Simple SKSE plugin diagram

There's an excellent example here by xanderdunn that I used to get started with making my own SKSE plugin. After getting some solid advice on reddit I removed the exports.def file from my configuration and added dllexport qualifiers to the two required SKSE functions in main.cpp.

I needed to get a long list of floats and integers to my plug-in. The provided SKSE headers only include macros for functions of up to ten arguments but this is not enough. So instead we have to use Arrays to be able to pass the full number of arguments from Papyrus to SKSE. These Arrays are then cracked open and moved into structs to keep things organized.

UInt32 SKSEWrapper(StaticFunctionTag *base, VMArray<float> d, VMArray<float> a);

UInt32 someFunction(SomeData d, MoreData a);

A bare bones example on GitHub demonstrating how to set up an SKSE plugin to use Array inputs as in the above snippet can be found here.

The end result is an SKSE plugin written in C++ that takes in several Arrays - filled with angles, coordinates, and scale factors - and outputs a hit zone. The plugin function GetHitZone is invoked in Papyrus:

hitzone = GetHitZone(dimensions, angles, positions, states)
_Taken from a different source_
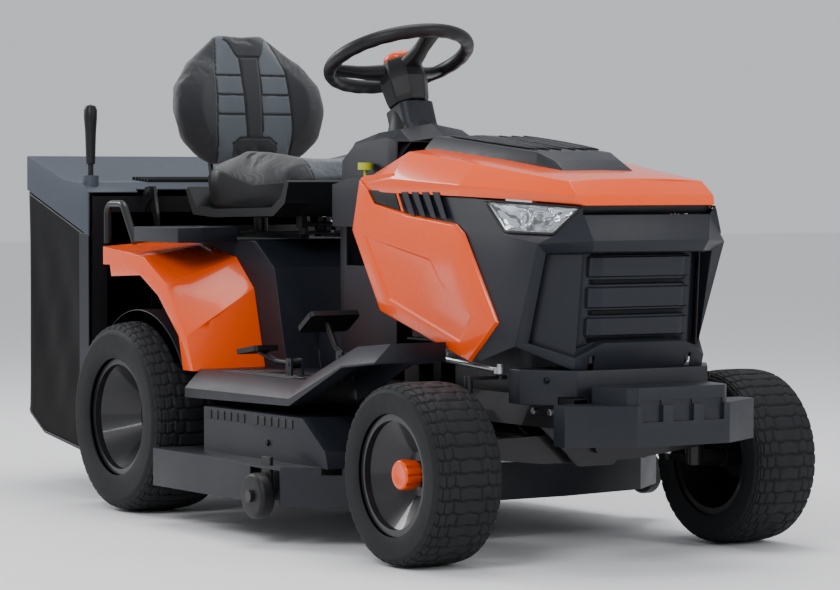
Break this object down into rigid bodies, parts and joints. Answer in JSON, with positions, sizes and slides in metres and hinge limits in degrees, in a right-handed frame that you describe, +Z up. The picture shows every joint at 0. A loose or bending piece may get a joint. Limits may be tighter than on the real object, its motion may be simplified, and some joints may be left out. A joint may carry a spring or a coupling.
{
  "type": "lawn tractor",
  "caption": "Ride-on lawn tractor with steering wheel, hinged hood, under-body mower deck and rear grass catcher.",
  "frame": {"origin": "on the ground under the middle of the machine's box", "axes": "+X forward, +Y to the driver's left, +Z up"},
  "size_m": [2.49, 1.096, 1.1757],
  "materials": {
    "orange_body": "gloss orange body panels",
    "dark_body": "satin dark blue-grey body plastic",
    "lid_grey": "satin light grey plastic",
    "black_steel": "black painted steel",
    "zinc_steel": "zinc plated steel",
    "engine_metal": "cast aluminium",
    "tyre_rubber": "black turf tyre rubber",
    "rim_black": "satin black rim",
    "belt_rubber": "black rubber",
    "black_plastic": "black moulded plastic",
    "grip": "soft black grip",
    "seat_fabric": "charcoal woven seat cover with grey strips",
    "bag_fabric": "black coated mesh",
    "lens": "clear lamp lens",
    "knob_yellow": "yellow-green knob"
  },
  "bodies": {
    "chassis": {"frame": "black_steel", "transaxle": "engine_metal", "engine": "engine_metal", "muffler": "black_steel", "tank_and_battery": "black_plastic", "belt_drive": "belt_rubber", "grass_chute": "black_plastic", "rear_body": "dark_body", "fenders": "orange_body", "storage_trays": "dark_body", "grab_handles": "black_steel", "footboards": "dark_body", "dash_tower": "dark_body", "bumper_cover": "dark_body", "bumper_guard": "dark_body"},
    "hood": {"hood_shell": "orange_body", "hood_scoop": "dark_body", "side_panels": "orange_body", "hood_fascia": "dark_body", "grille": "dark_body", "headlights": "lens"},
    "catcher": {"catcher_frame": "black_steel", "catcher_lid": "lid_grey", "catcher_bag": "bag_fabric"},
    "dump_lever": {"dump_lever": "grip"},
    "steering_wheel": {"steering_wheel": "grip", "steering_cap": "orange_body"},
    "lower_shaft": {"lower_shaft": "zinc_steel"},
    "sector_gear": {"sector_gear": "zinc_steel"},
    "link_fork": {"link_fork": "zinc_steel"},
    "drag_link": {"drag_link": "zinc_steel"},
    "front_axle": {"axle_beam": "black_steel"},
    "tie_rod": {"tie_rod": "zinc_steel"},
    "seat_base": {"seat_base": "black_steel"},
    "seat": {"seat_pan": "black_plastic", "seat_cushion": "seat_fabric", "seat_back": "seat_fabric"},
    "deck": {"deck_shell": "black_steel", "deck_cover": "dark_body"},
    "forward_pedal": {"forward_pedal": "black_plastic"},
    "reverse_pedal": {"reverse_pedal": "black_plastic"},
    "brake_pedal": {"brake_pedal": "black_plastic"},
    "throttle_lever": {"throttle_lever": "black_plastic"},
    "blade_knob": {"blade_knob": "knob_yellow"},
    "knuckle_right": {"knuckle_right": "black_steel"},
    "front_wheel_right": {"front_tyre_right": "tyre_rubber", "front_rim_right": "rim_black", "hub_cap_right": "orange_body"},
    "rear_wheel_right": {"rear_tyre_right": "tyre_rubber", "rear_rim_right": "rim_black"},
    "blade_right": {"blade_right": "zinc_steel"},
    "gauge_wheel_right": {"gauge_wheel_right": "black_plastic"},
    "knuckle_left": {"knuckle_left": "black_steel"},
    "front_wheel_left": {"front_tyre_left": "tyre_rubber", "front_rim_left": "rim_black", "hub_cap_left": "orange_body"},
    "rear_wheel_left": {"rear_tyre_left": "tyre_rubber", "rear_rim_left": "rim_black"},
    "blade_left": {"blade_left": "zinc_steel"},
    "gauge_wheel_left": {"gauge_wheel_left": "black_plastic"}
  },
  "joints": [
    {"name": "hood_hinge", "type": "hinge", "parent": "chassis", "child": "hood", "pos_m": [1.083, 0, 0.432], "axis": [0, 1, 0], "range_deg": [0, 60]},
    {"name": "catcher_hinge", "type": "hinge", "parent": "chassis", "child": "catcher", "pos_m": [-0.669, 0, 0.765], "axis": [0, 1, 0], "range_deg": [0, 70]},
    {"name": "dump_lever_slide", "type": "slide", "parent": "catcher", "child": "dump_lever", "axis": [0, 0, 1], "range_m": [0, 0.2]},
    {"name": "axle_swing", "type": "hinge", "parent": "chassis", "child": "front_axle", "pos_m": [0.893, 0, 0.228], "axis": [1, 0, 0], "range_deg": [-5, 5]},
    {"name": "steer_right", "type": "hinge", "parent": "front_axle", "child": "knuckle_right", "pos_m": [0.893, -0.295, 0.2], "axis": [0, 0, 1], "range_deg": [-30, 30]},
    {"name": "front_wheel_right_spin", "type": "hinge", "parent": "knuckle_right", "child": "front_wheel_right", "pos_m": [0.893, -0.409, 0.1905], "axis": [0, 1, 0], "continuous": true},
    {"name": "steer_left", "type": "hinge", "parent": "front_axle", "child": "knuckle_left", "pos_m": [0.893, 0.295, 0.2], "axis": [0, 0, 1], "range_deg": [-30, 30]},
    {"name": "front_wheel_left_spin", "type": "hinge", "parent": "knuckle_left", "child": "front_wheel_left", "pos_m": [0.893, 0.409, 0.1905], "axis": [0, 1, 0], "continuous": true},
    {"name": "tie_rod_pivot", "type": "hinge", "parent": "knuckle_right", "child": "tie_rod", "pos_m": [0.803, -0.295, 0.2], "axis": [0, 0, 1], "range_deg": [-30, 30]},
    {"name": "sector_turn", "type": "hinge", "parent": "chassis", "child": "sector_gear", "pos_m": [0.47788, -0.10431, 0.404], "axis": [0, 0, 1], "range_deg": [-24, 24]},
    {"name": "link_fork_turn", "type": "hinge", "parent": "sector_gear", "child": "link_fork", "pos_m": [0.47788, -0.215, 0.404], "axis": [0, 0, 1], "range_deg": [-24, 24]},
    {"name": "drag_link_pitch", "type": "hinge", "parent": "link_fork", "child": "drag_link", "pos_m": [0.47788, -0.215, 0.424], "axis": [0, 1, 0], "range_deg": [-4, 4]},
    {"name": "lower_shaft_turn", "type": "hinge", "parent": "chassis", "child": "lower_shaft", "pos_m": [0.35788, 0, 0.45], "axis": [0, 0, 1], "range_deg": [-215, 215]},
    {"name": "steering_wheel_turn", "type": "hinge", "parent": "chassis", "child": "steering_wheel", "pos_m": [0.35788, 0, 0.56], "axis": [-0.3746, 0, 0.9272], "range_deg": [-215, 215]},
    {"name": "rear_wheel_right_spin", "type": "hinge", "parent": "chassis", "child": "rear_wheel_right", "pos_m": [-0.395, -0.363, 0.2286], "axis": [0, 1, 0], "continuous": true},
    {"name": "rear_wheel_left_spin", "type": "hinge", "parent": "chassis", "child": "rear_wheel_left", "pos_m": [-0.395, 0.363, 0.2286], "axis": [0, 1, 0], "continuous": true},
    {"name": "seat_slide", "type": "slide", "parent": "chassis", "child": "seat_base", "axis": [1, 0, 0], "range_m": [-0.04, 0.05]},
    {"name": "seat_tilt", "type": "hinge", "parent": "seat_base", "child": "seat", "pos_m": [-0.073, 0, 0.692], "axis": [0, 1, 0], "range_deg": [0, 36]},
    {"name": "deck_lift", "type": "slide", "parent": "chassis", "child": "deck", "axis": [0, 0, 1], "range_m": [-0.05, 0]},
    {"name": "blade_right_spin", "type": "hinge", "parent": "deck", "child": "blade_right", "pos_m": [0.255, -0.228, 0.12], "axis": [0, 0, 1], "continuous": true},
    {"name": "gauge_wheel_right_spin", "type": "hinge", "parent": "deck", "child": "gauge_wheel_right", "pos_m": [0.405, -0.522, 0.11], "axis": [0, 1, 0], "continuous": true},
    {"name": "blade_left_spin", "type": "hinge", "parent": "deck", "child": "blade_left", "pos_m": [0.255, 0.228, 0.12], "axis": [0, 0, 1], "continuous": true},
    {"name": "gauge_wheel_left_spin", "type": "hinge", "parent": "deck", "child": "gauge_wheel_left", "pos_m": [0.405, 0.522, 0.11], "axis": [0, 1, 0], "continuous": true},
    {"name": "forward_pedal_press", "type": "hinge", "parent": "chassis", "child": "forward_pedal", "pos_m": [0.405, -0.3, 0.406], "axis": [0, 1, 0], "range_deg": [-18, 0], "stiffness_Nm_per_rad": 6, "springref_deg": 17.19},
    {"name": "brake_pedal_press", "type": "hinge", "parent": "chassis", "child": "brake_pedal", "pos_m": [0.405, 0.3, 0.406], "axis": [0, 1, 0], "range_deg": [-18, 0], "stiffness_Nm_per_rad": 6, "springref_deg": 17.19},
    {"name": "reverse_pedal_press", "type": "hinge", "parent": "chassis", "child": "reverse_pedal", "pos_m": [0.245, -0.336, 0.384], "axis": [0, 1, 0], "range_deg": [-8, 0], "stiffness_Nm_per_rad": 6, "springref_deg": 17.19},
    {"name": "throttle_swing", "type": "hinge", "parent": "chassis", "child": "throttle_lever", "pos_m": [0.245, 0.15, 0.814], "axis": [0, 1, 0], "range_deg": [-30, 30]},
    {"name": "blade_knob_pull", "type": "slide", "parent": "chassis", "child": "blade_knob", "axis": [0, 0, 1], "range_m": [0, 0.015]}
  ],
  "couplings": [
    {"joint": "steer_left", "follows": "steer_right", "ratio": 1},
    {"joint": "tie_rod_pivot", "follows": "steer_right", "ratio": -1},
    {"joint": "sector_turn", "follows": "steer_right", "ratio": -0.72275},
    {"joint": "link_fork_turn", "follows": "steer_right", "ratio": 0.72275},
    {"joint": "lower_shaft_turn", "follows": "steer_right", "ratio": 6.9384},
    {"joint": "steering_wheel_turn", "follows": "steer_right", "ratio": 6.9384},
    {"joint": "drag_link_pitch", "follows": "axle_swing", "ratio": 0.51792},
    {"joint": "blade_left_spin", "follows": "blade_right_spin", "ratio": -1}
  ]
}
where all the parameters are Arrays.


But there's more. If we take a good look at what Locational Damage does in the onHit event, it becomes clear that performance degradation is likely accumulating in the trigonometry calls:

  • arctan
  • arcsin

These calls are probably using a standard library, which is optimized for the highest accuracy and performance (a good thing!). But for this purpose do we really need maximally accurate results? Put another way- it's highly unlikely anyone will care if an arrow to the knee results in a foot strike vs a leg strike. Even a 5% error, considered intolerable in many other applications, is perfectly ok here. It also helps that the scripted effects are generally consistent and similar between adjacent hit zones.
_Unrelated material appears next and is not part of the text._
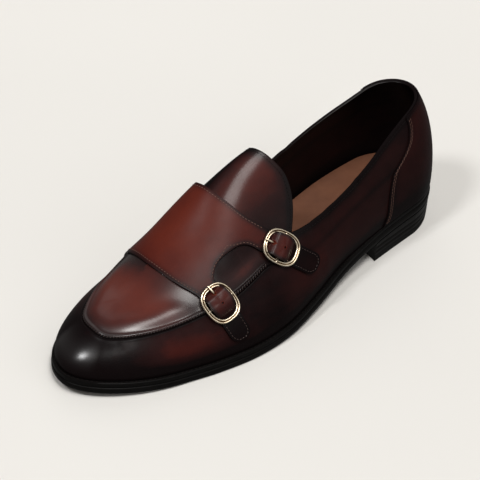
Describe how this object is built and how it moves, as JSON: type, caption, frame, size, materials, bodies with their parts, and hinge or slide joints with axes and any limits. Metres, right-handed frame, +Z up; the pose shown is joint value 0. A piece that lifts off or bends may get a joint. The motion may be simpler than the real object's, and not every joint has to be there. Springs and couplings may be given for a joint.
{
  "type": "monk strap shoe",
  "caption": "Men's leather monk strap shoe for the left foot: apron toe, strap panel with two pale brass buckles, welted sole with a low heel.",
  "frame": {"origin": "middle of the bottom of the box around the shoe, on the floor that the shoe stands on", "axes": "+Z up, toe towards -Y, heel towards +Y, outer side of the foot (buckles) towards +X"},
  "size_m": [0.1022, 0.3, 0.0976],
  "materials": {
    "sole": "black edge dressing, semi-gloss",
    "welt": "black edge dressing with a stitched top",
    "lining": "russet lining leather, satin",
    "upper_leather": "dark red-brown calf, polished, burnished almost black at the edges",
    "panel_leather": "red-brown calf, polished, burnished at the edges",
    "buckle_metal": "pale brass, polished"
  },
  "bodies": {
    "root": {"outsole": "sole", "heel": "sole", "welt": "welt", "insole": "lining", "upper": "upper_leather", "tongue": "panel_leather", "saddle": "panel_leather", "buckle_front": "buckle_metal", "chape_front": "upper_leather", "prong_front": "buckle_metal", "buckle_rear": "buckle_metal", "chape_rear": "upper_leather", "prong_rear": "buckle_metal"}
  },
  "joints": []
}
With that said, this is a textbook case for using approximation functions for the trigonometric calls.

arctan approximation

There exists a paper well beyond my mathematical abilities known as “Efficient approximations for the arctangent function” (Rajan, Inkol, Joyal May 2006) containing a fast atan algorithm implemented in C:

double FastArcTan(double x) { return M_PI_4*x - x*(fabs(x) - 1)*(0.2447 + 0.0663*fabs(x)); }

Don't be fooled by the brevity: there is no doubt that a significant amount of work went into the derivation and testing of this algorithm. It's impressive and useful to us for three reasons:

  • It's over 2x as fast as the standard C lib atan
  • It has a maximum error slightly less than 1/10th a degree
  • It has a usable range of -1 rad to 1 rad

Remember that in this mod atan is called every time a target is hit, and often more than once.
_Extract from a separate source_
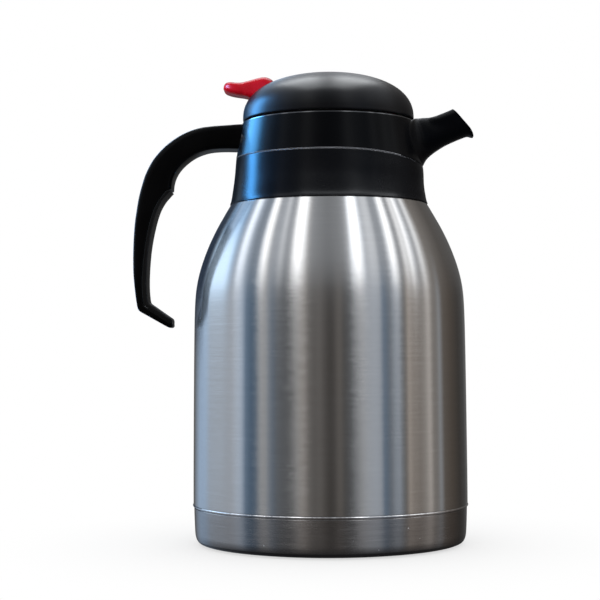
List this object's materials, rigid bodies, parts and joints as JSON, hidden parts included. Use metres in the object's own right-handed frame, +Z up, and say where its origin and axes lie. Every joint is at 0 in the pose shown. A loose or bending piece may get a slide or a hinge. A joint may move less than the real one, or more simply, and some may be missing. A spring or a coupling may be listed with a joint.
{
  "type": "thermal coffee jug",
  "caption": "Double-wall vacuum coffee jug with flared steel body, black collar and spout, open hook handle, domed lid and red thumb lever that lifts the pouring valve.",
  "frame": {"origin": "centre of the base on the surface the jug stands on", "axes": "+Z up along the jug's axis, +X towards the spout, -X towards the handle"},
  "size_m": [0.1874, 0.15, 0.2575],
  "materials": {
    "brushed_body": "fine horizontal brushing round the body",
    "base_steel": "darker brushed steel",
    "liner_steel": "plain drawn steel",
    "spring_steel": "drawn wire",
    "screw_steel": "plated",
    "solder": "dull bead",
    "getter_metal": "dull pressed pellet in a strip",
    "black_satin": "satin black",
    "black_cover": "fine matt black",
    "plug_plastic": "plain black",
    "white_plastic": "plain natural",
    "silicone": "milky silicone",
    "black_rubber": "matt",
    "red_gloss": "glossy red"
  },
  "bodies": {
    "flask": {"outer_shell": "brushed_body", "inner_liner": "liner_steel", "liner_bottom": "liner_steel", "vacuum_pan": "liner_steel", "seal_bead": "solder", "getter": "getter_metal", "base_cup": "base_steel", "foot_pad": "black_rubber", "collar": "black_satin", "neck_gasket": "silicone", "spout_ring": "black_satin", "handle": "black_satin", "handle_cover": "black_cover", "handle_screws": "screw_steel"},
    "lid_carrier": {"lid_o_ring": "silicone"},
    "lid": {"lid_plug": "plug_plastic", "plug_seal": "silicone", "lid_deck": "plug_plastic", "deck_screws": "screw_steel", "stem_seal": "silicone", "dome_cap": "black_satin", "return_spring": "spring_steel", "lever_pin": "screw_steel"},
    "lever": {"thumb_lever": "red_gloss"},
    "stem": {"valve_stem": "white_plastic", "valve_disc": "plug_plastic", "valve_washer": "silicone", "valve_cap": "plug_plastic"}
  },
  "joints": [
    {"name": "lid_lift", "type": "slide", "parent": "flask", "child": "lid_carrier", "axis": [0, 0, 1], "range_m": [0, 0.09]},
    {"name": "lid_turn", "type": "hinge", "parent": "lid_carrier", "child": "lid", "pos_m": [0, 0, 0.2305], "axis": [0, 0, 1], "range_deg": [0, 45]},
    {"name": "lever_press", "type": "hinge", "parent": "lid", "child": "lever", "pos_m": [-0.031, 0, 0.2438], "axis": [0, -1, 0], "range_deg": [0, 10]},
    {"name": "valve_lift", "type": "slide", "parent": "lid", "child": "stem", "axis": [0, 0, 1], "range_m": [0, 0.0056], "deforming": ["return_spring"]}
  ],
  "couplings": [
    {"joint": "valve_lift", "follows": "lever_press", "m_per_rad": 0.0317}
  ]
}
The above positives make this approximation a win for us across the board. We can be reasonably certain it's faster than whatever Papyrus is using for atan. We can be sure that the error is so small that it is all but guaranteed to go unnoticed by the user. And finally the effective range encompasses the vast majority of calculations LD will do (how often are you aiming directly up to hit something?).

arcsin approximation

It's not as easy to find a cooked arcsin approximation. I struggled trying to find a polynomial approximation that minimizes error across the entire range of values and doesn't require range reductions (it's not trivial to benchmark functionality in Papyrus, so I need to be convinced I'm getting speed-ups out of the box). I settled on a Taylor series approximation presented here by Peter K. The issue with Taylor series approximations is that the error gets astronomically worse at the bounds and for most applications this is a problem. However, I went with it anyway as a stop-gap solution until I find or derive something better. The benefit of the approximation below is that it is fast:

function y = arcsin_test3(x) y = x.*(1+x.*x.*(1/6+ x.*x.*(3/(2*4*5) + x.*x.*((1*3*5)/(2*4*6*7))))) endfunction

It is probable that in the next iteration I will put together a function that distributes the error evenly across all inputs; this will most likely be accomplished through the use of a Chebyshev approximation.

So that's it for the three fixes that went into the LD Stability Patch, with roughly 50% the effort going towards performance and 50% going towards stability. Reminder: go here to get a beta mod file on Nexus that incorporates all of the changes. Back up your saved game before installing this mod! Installation with Mod Organizer is trivial; just add the archive as-is. With NMM and manual installations you may need to copy the included SKSE plugin into your Skyrim\Data\skse\plugins directory. I'm going to continue my testing and await a modding apocalypse in October from the release of Skyrim Special Edition.